Because Pennsylvania doesn’t have early voting, everything will come down to the first Tuesday in November, which means that for the nervous it seems like anything from the weather to the latest streaming television release could affect the outcome.
“I worry about it,” said Perrapato. “I joke around all the time that we’re just one Netflix binge away from losing a bunch of volunteers. I freaked out that Season 2 of [Netflix original series] ‘Ozark’ came out because it’s raining and now everyone’s going to watch ‘Ozark.’ You’re just that close to losing people; I’m terrified all the time.”
While O’Mara said that her experience canvassing has led her to believe a “blue wave” is indeed coming, Perrapato doesn’t want to jinx anyone’s chances with premature optimism. “The wave is the people, and if people don’t show up there’s no wave,” said Perrapato. “It’s not something that’s inevitable.

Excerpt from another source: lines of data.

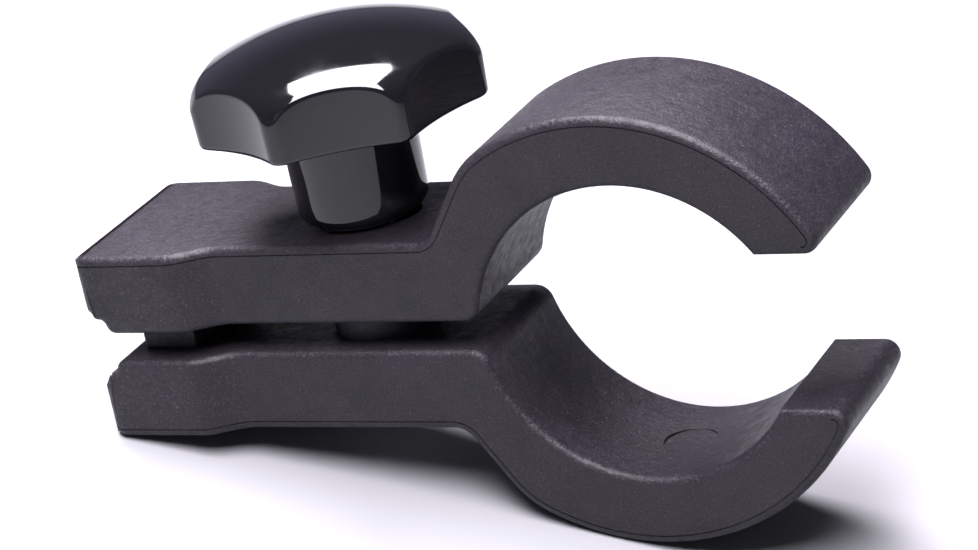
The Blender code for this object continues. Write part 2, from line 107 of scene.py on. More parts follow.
# Fulcrum, bolt, washer, insert and spring: as the frame has them, with a thread and finer edges
HINGE_X = -32.4
FULCRUM_LENGTH = 9.0
FULCRUM_WIDTH = 20.0
FULCRUM_LOW_TOP_Z = 0.2
FULCRUM_ROUNDING = 0.35
RIB_RADIUS = 2.5
RIB_SIDE_CLEARANCE = 0.4
ROOT_DEPTH = 1.0
BOLT_RADIUS = 4.0
BOLT_PITCH = 1.25
BOLT_END_Z = 38.2
BOLT_CHAMFER = 1.0
BOLT_END_ROOM = 1.2
BOLT_SIDE_ROOM = 0.6
THREAD_START_Z = -3.0
THREAD_DEPTH = 0.6
THREAD_STEEPNESS = 1.25
THREAD_CREST = 0.1
HEAD_ACROSS_FLATS = 13.0
HEAD_THICKNESS = 5.3
HEAD_RECESS = 0.5
HEAD_CHAMFER_INSET = 0.3
HEAD_CHAMFER_REACH = 1.2
HEAD_CHAMFER_HEIGHT = 0.7
BOLT_HOLE_RADIUS = 4.4
BOSS_RADIUS = 8.2
SPRING_RADIUS = 6.0
SPRING_WIRE = 1.4
SPRING_TURNS = 5
SPRING_SIDE_CLEARANCE = 0.4
LOWER_POCKET_DEPTH = 3.0
UPPER_POCKET_DEPTH = 6.5
WASHER_RADIUS = 8.0
WASHER_HOLE_RADIUS = 4.3
WASHER_THICKNESS = 1.6
WASHER_EDGE = 0.15
INSERT_RADIUS = 6.0
INSERT_BORE_RADIUS = 4.3
INSERT_LENGTH = 17.0
INSERT_RECESS = 0.1
INSERT_GROOVE_DEPTH = 0.8
INSERT_GROOVE_FLOOR = 1.6
INSERT_GROOVE_TOP = 2.4

# Knob
KNOB_LOBES = 7
KNOB_FIRST_LOBE = math.radians(-38.5)
LOBE_RADIUS = 22.0
LOBE_NOSE_RADIUS = 2.4
VALLEY_RADIUS = 19.1
HEAD_BOTTOM_Z = 30.6
DOME_RADIUS = 22.3
DOME_RIM_Z = 35.3
DOME_RIM_ROUNDING = 5.6
DOME_CAP_SLOPE = math.radians(24.0)
KNOB_EDGE_ROUNDING = 0.7
KNOB_FOOT_ROUNDING = 0.9
KNOB_DRAFT = 0.2
KNOB_EDGE_DRAFT = 0.02
KNOB_STEPS_PER_LOBE = 56
HUB_BOTTOM_RADIUS = 9.8
HUB_TOP_RADIUS = 10.1
HUB_ROOT_RADIUS = 1.0
HUB_RIM_ROUNDING = 2.2

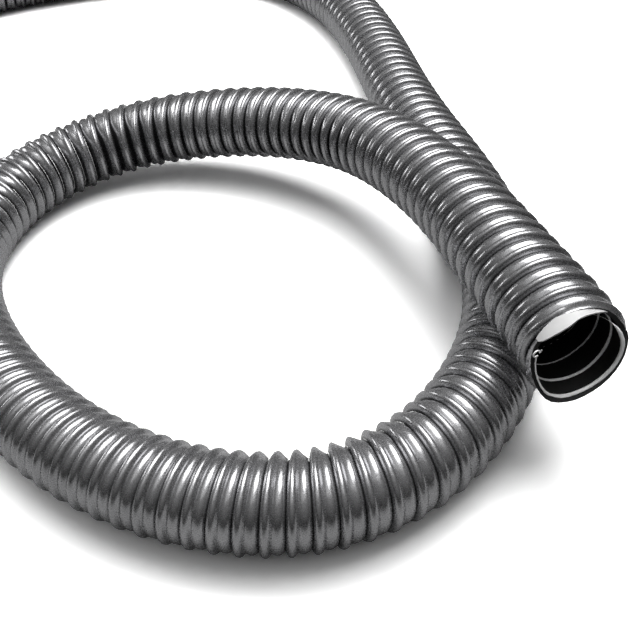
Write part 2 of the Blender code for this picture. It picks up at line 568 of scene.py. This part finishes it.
def mouthFlare(tree, look, along, angle):
    # Extra radius at the cut end, widest on its right side, which fades out along the hose.
    share = calc(tree, "MAXIMUM", over(tree, along, look["flareLength"]), 0.0)
    fade = curveOf(tree, share, look["flareFade"])
    turned = minus(tree, angle, math.radians(look["flareAngle"]))
    lean = calc(tree, "MAXIMUM", calc(tree, "COSINE", turned), 0.0)
    within = calc(tree, "LESS_THAN", along, look["flareLength"])
    return times(tree, times(tree, times(tree, fade, lean), within), look["flare"])


def storeValue(tree, geometry, name, value):
    made = addNode(tree, "GeometryNodeStoreNamedAttribute", {
        "Geometry": geometry, "Name": name, "Value": value,
    }, data_type="FLOAT", domain="POINT")
    return made.outputs[0]


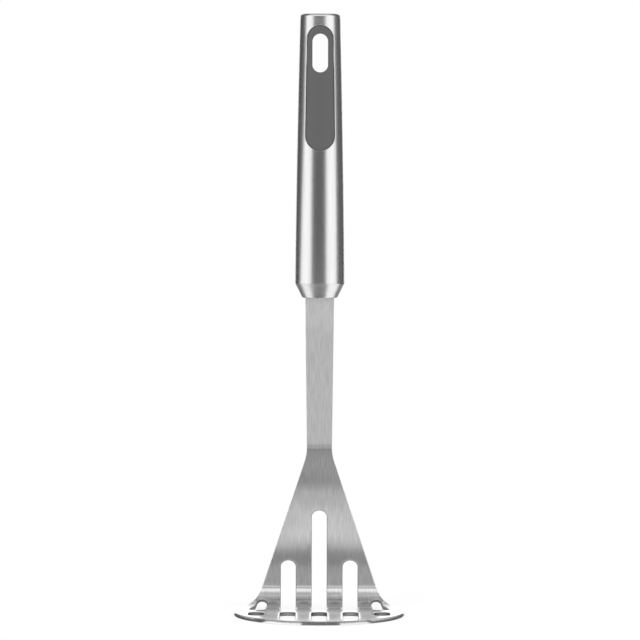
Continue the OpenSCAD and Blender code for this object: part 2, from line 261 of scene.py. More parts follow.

Some days I feel like we’re going to pick up all 20 [targeted state legislature seats] and other days I feel like we’re going to lose every single one. It’s a very precarious thing.”
Innamorato voices another concern about the “blue wave” talk: that it implies candidates can passively surf to victory, instead of working for it. “We still have so much work to do as a party,” said Innamorato, “and I think what November is going to show us is we’re going to see some really great wins that we should celebrate, but we should say, ‘That is only the beginning.’”
And even if the Democrats win these races, plenty of work will be needed to keep the energy high into 2020 and beyond.
“It’s just a matter of time before the old way of Democratic establishment crap is gone, because we’re not going away,” said Muth. “Win or lose, we’re not going away. We just move on to the next thing we can help step up and change because there’s so much work to do in this state.”